WHAT YOU NEED TO DO ::
Below are the records; pull every line that includes "Blender".

(Stored items)
........
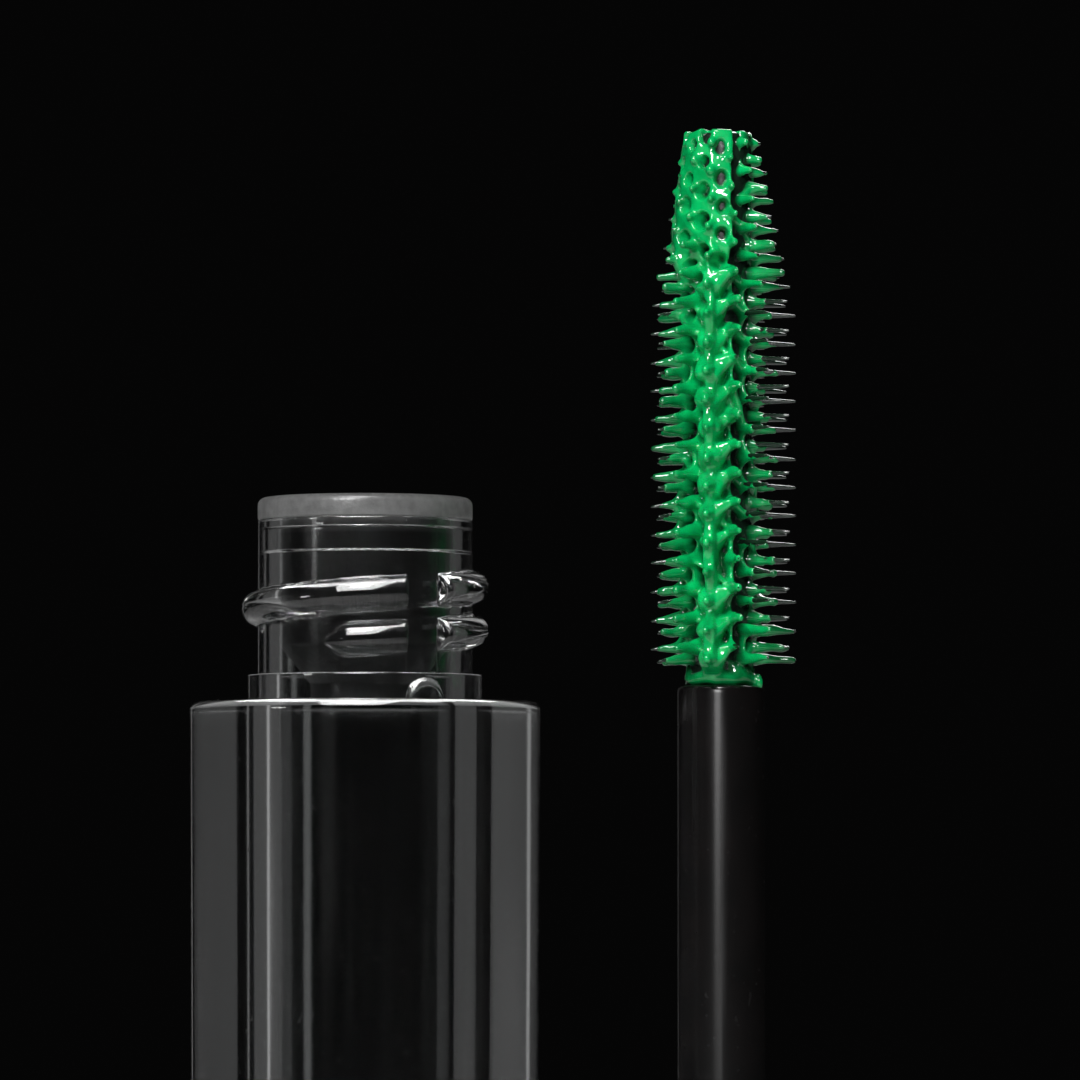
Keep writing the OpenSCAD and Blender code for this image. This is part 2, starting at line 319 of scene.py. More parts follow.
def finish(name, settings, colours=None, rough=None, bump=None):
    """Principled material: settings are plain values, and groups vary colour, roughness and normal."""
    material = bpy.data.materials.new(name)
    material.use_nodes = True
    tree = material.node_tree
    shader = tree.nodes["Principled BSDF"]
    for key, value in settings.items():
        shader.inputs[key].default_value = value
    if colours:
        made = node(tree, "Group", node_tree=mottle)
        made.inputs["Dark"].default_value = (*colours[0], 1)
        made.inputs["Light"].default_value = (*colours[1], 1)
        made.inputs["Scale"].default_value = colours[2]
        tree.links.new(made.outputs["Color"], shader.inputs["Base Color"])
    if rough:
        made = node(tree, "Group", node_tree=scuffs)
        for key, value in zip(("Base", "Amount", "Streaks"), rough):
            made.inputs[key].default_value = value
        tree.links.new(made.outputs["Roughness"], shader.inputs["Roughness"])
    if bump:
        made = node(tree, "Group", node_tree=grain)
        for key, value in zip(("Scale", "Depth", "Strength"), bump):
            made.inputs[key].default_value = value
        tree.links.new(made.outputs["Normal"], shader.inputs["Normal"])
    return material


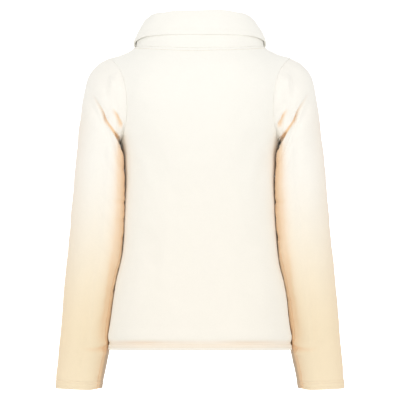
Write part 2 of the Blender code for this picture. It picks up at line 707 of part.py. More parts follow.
........
THE COMPLETED TASK ::
Keep writing the OpenSCAD and Blender code for this image. This is part 2, starting at line 319 of scene.py. More parts follow.
Write part 2 of the Blender code for this picture. It picks up at line 707 of part.py. More parts follow.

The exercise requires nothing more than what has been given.